Our goal for The Catalyst is to do just that: provide substantive insights into technology at a systems level, touching on culture, economics, policy, individual and collective agency, and more. We seek to inform, equip, and (we hope) inspire you to take action — in a way that catalyzes a more humane future.
And further on:
This realization [of how tech harms contribute to current crises] has widened CHT’s focus from tech harms to the runaway, underlying systems that perpetuate these harms. We now ask ourselves:
What does a humane future look like?
How can we support those working to catalyze change?
I.e. solution-focus. (And also the realization that the entire system is inherently unsustainable and tech - while an accelerant - is not the ultimate root cause to be addressed.)
I suggest making it even more clear when to use this forum and when to use Matrix. Right now a newcomer would have to:
Learn about this form and create an account
Read through the ‘How to Participate’ post (which is great, BTW)
Introduce themselves and get caught up here
Go to our Matrix and create and account
Start chatting in Matrix
And once they’re all set up, they have to monitor this forum and Matrix, always thinking about where to engage (“Do I make a forum post or just drop a message in Matrix?”).

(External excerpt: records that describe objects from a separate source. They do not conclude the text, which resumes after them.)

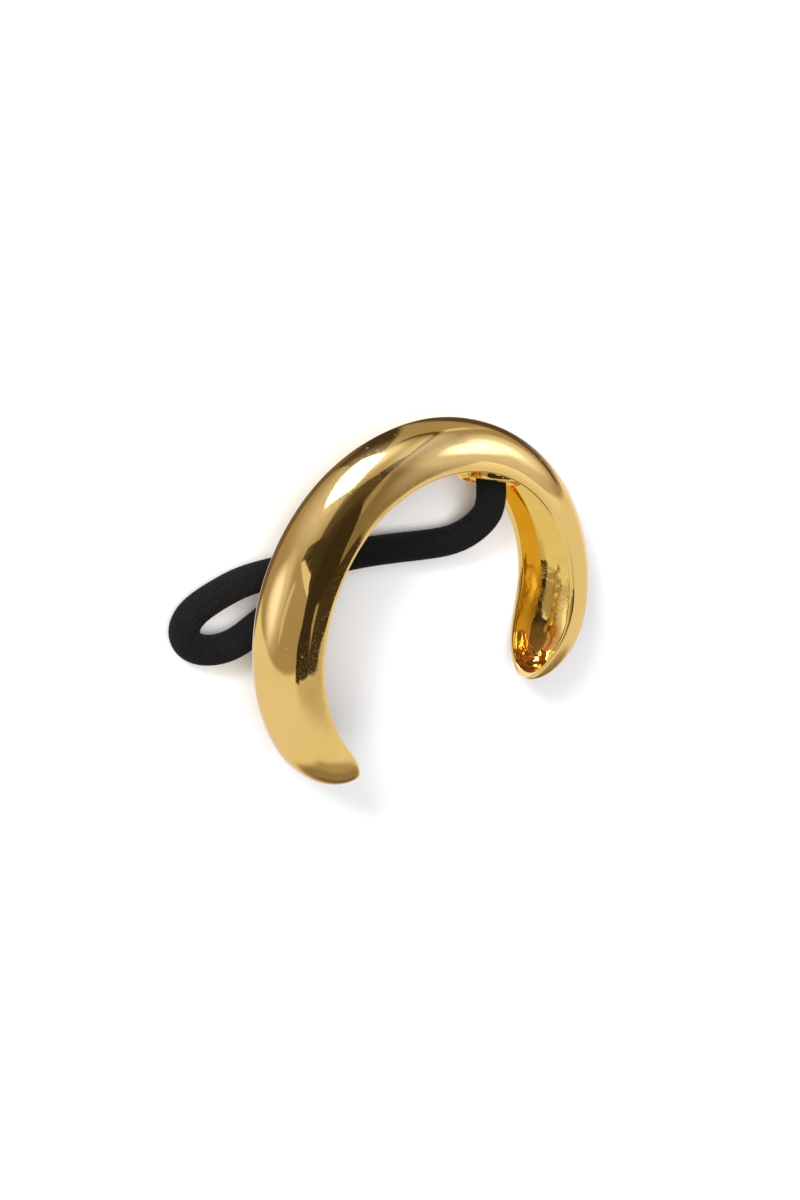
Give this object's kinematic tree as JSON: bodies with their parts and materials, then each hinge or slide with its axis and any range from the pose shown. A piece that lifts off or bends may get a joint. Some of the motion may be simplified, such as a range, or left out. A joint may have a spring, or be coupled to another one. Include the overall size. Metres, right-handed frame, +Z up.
{
  "type": "ponytail cuff",
  "caption": "C-shaped hollow half-round metal hair cuff with closed rounded feet, lying on its side, and a round elastic cord with both ends set in inner cups.",
  "frame": {"origin": "centre of the metal's outline in plan, on the floor that the cuff lies on", "axes": "+Z up from the floor, across the width of the leaning band; +Y towards the crown of the C, away from its mouth; +X towards the limb whose rim lies on the floor"},
  "size_m": [0.0583, 0.0432, 0.0157],
  "materials": {
    "cuff": "polished gold plating, warm yellow, with fine scratches and small pits",
    "cord": "matt black braided elastic"
  },
  "bodies": {
    "root": {"cuff_shell": "cuff", "elastic_cord": "cord"}
  },
  "joints": []
}
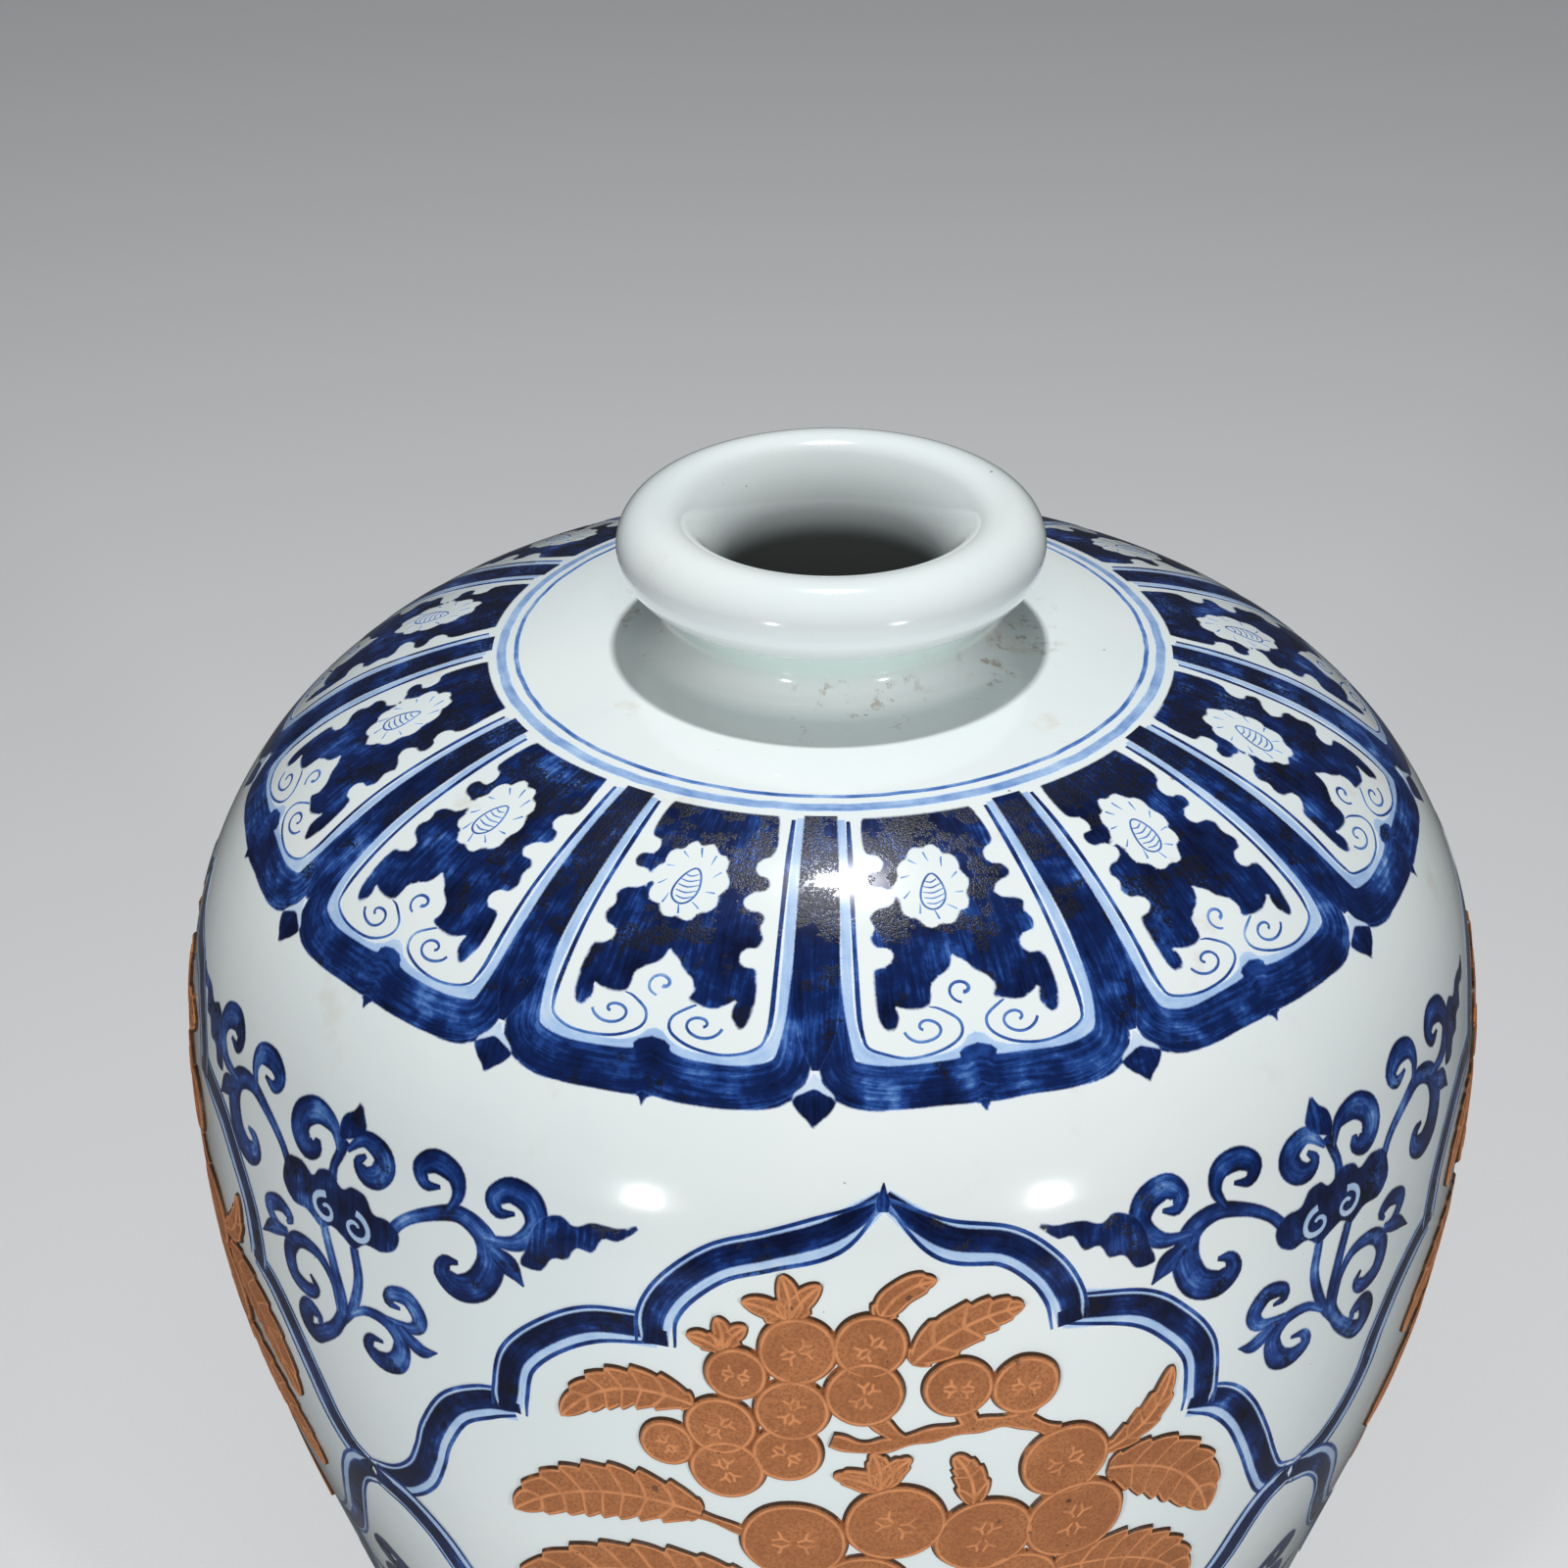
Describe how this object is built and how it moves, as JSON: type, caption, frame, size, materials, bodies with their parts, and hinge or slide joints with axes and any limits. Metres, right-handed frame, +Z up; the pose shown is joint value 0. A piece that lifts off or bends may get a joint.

It might not seem like many extra steps, but I worry any extra friction will nevertheless reduce the community’s engagement.
I’d normally suggest just picking one place to build the community – either here or on Matrix. But I know some of you here are big fans of Matrix, so documenting the flow and purpose of each platform would be a good consolation.
You are right in stating this, Ty. I created the Matrix channel as a means of having more direct interaction for the Translation Program. But that program stalled for lack of organizers / maintainers, other than me. For coordinating work, having quick back and forths a chat software works better than a forum. I use Matrix a lot, both public and 1-to-1 channels, and recently counted 74 in my ‘active-or-monitor’ list. And one should always remember where content fits best, and request to copy/paste between channels if necessary.